Tentu ujarnya, bila potensi lahan perswahan tersebut dimanfaatkan secara optimal, maka produksi beras yang dihasilkan petani Konawe akan lebih banyak lagi.

                                                        Pupuk organik

Kadis Pertanian Sultra, Muhammad Nasir mengimbau seluruh petani di wilayah kabupaten itu, agar menggunakan pupuk organik dalam memberi pupuk tanaman pertaniannya.
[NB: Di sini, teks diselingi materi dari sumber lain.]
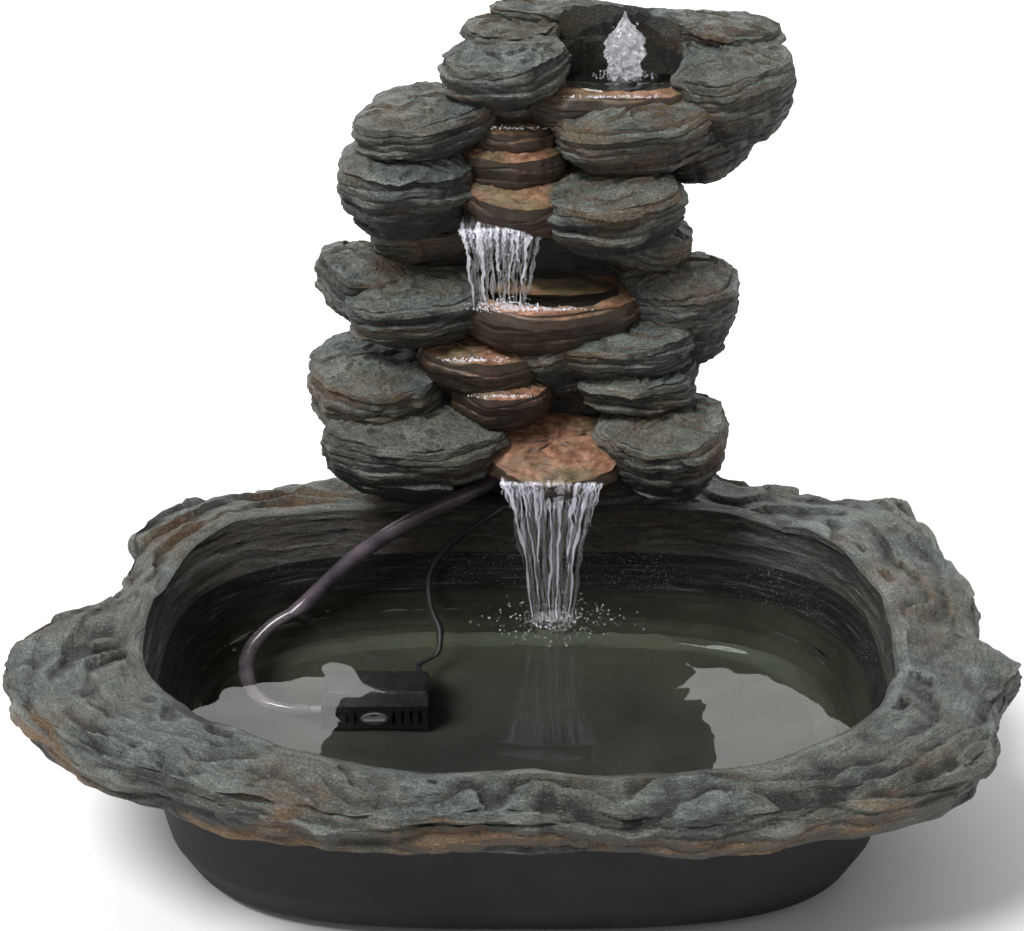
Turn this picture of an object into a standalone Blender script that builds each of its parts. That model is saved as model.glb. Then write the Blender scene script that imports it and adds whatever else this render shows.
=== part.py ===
"""Rock cascade fountain: a hollow tower of cast stones on the back rim of a catch basin, with its pump.

Units are metres, +Z up. The origin is the middle of the bowl's flat underside, +X is to the right
seen from the front and +Y points to the back, where the tower stands.
"""

from math import cos, pi, radians, sin

import bmesh
import bpy
from mathutils import Euler, Matrix, Vector
from mathutils.geometry import interpolate_bezier

# ---- Driving dimensions ----
GAP = 0.0003  # clearance between pieces that touch
BEYOND = 0.050  # how far a cutting tool reaches past what it cuts

OPENING_LENGTH = 0.676  # the dish at the rim, left to right
OPENING_DEPTH = 0.506  # the dish at the rim, front to back
OPENING_POWER = 3.2  # squareness of the dish's outline
OPENING_SHIFT = -0.015  # the opening sits this far forward of the base
BASIN_HEIGHT = 0.200  # floor level to the deck that the tower stands on
BOWL_SEAT = 0.150  # top of the bowl's flange, where the rim casting rests
SEAT_INSET = 0.006  # the bowl's inner edge under the rim casting
FLANGE_WIDTH = 0.013
FLANGE_THICKNESS = 0.010
RIM_SKIN = 0.010
RIM_DROP = 0.053  # how far the rim's outer skirt hangs below its top
DECK_WIDTH = 0.135  # rim width behind the opening, under the tower

TOWER_HEIGHT = 0.485  # deck to the top of the highest stone
TOWER_BACK = 0.350  # flat back face of the tower
TOWER_WALL = 0.010
POOL_FLOOR = 0.018  # thickness under the top pool

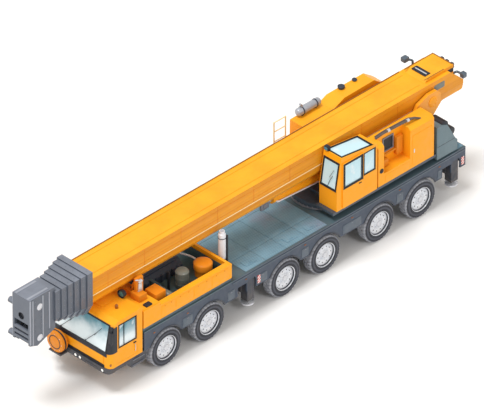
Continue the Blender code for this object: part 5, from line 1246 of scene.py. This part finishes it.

Itu karena pupuk organik selain mudah didapat juga bisa meningkatkan produksi pertanian yang tidak kalah dengan pupuk berbahan zat kimia. "Produksi beras yang dihasilkan dengan menggunakan pupuk organik, juga lebih terjamin kemanannya bagi konsumen bila dibandingkan dengan produksi pertanian yang memakai pupuk organik," katanya.

Penggunaan pupuk organik yang bersumber dari kotoran hewan ternak, tidak merusak kondisi tanah seperti pada penggunaan pupuk kimia.

Bahkan, penggunaan pupuk organik pada lahan persawahan dapat mengembalikan kesuburan tanah lebih baik dari pupuk berbahan zat kimia dan meningkat produktivitas tanaman lebih tinggi. "Oleh karena itu, kami harapkan para petani Konawe tidak enggan menggunakan pupuk organik untuk lahan pertaniannya, sehingga produksi beras yang dihasilkan dapat menjamin keamanan kesehatan konsumen," kata Nasir.

Menurut Nasir, di era perdagangan bebas seperti sekarang ini, produksi pertanian yang bisa diterima pasar, hanya produk-produk pertanian yang sehat dan bebas dari penggunaan pupuk kimia.

Sementara itu, salah seorang petani sawah di Pondidaha, Jaharuddin (37) mengaku para petani di desanya belum mengetahui teknologi penggunaan pupuk organik pada tanaman sawah. "Sumber pupuk organik dari kotoran hewan seperti kotoran sapi, cukup banyak di Pondidaha, namun kami para petani belum mahir mengolah kotoran hewan menjadi pupuk organik," katanya.

Mampukah Konawe mengembalikan kejayaan pangan Sultra seperti di masa Ode Baru, waktulah yang akan menjawabnya kelak.

Yang pasti tanda-tanda Konawe akan kembali menjadi lumbung pangan Sultra, bahkan nasional kini mulai tampak.

Tahun 2015, Konawe menjadi penyumbang produk padi terbanyak di Sultra sebesar 234.169 ton atau sekitar 35,44 dari total produksi beras 17 kabupaten/kota di Sultra.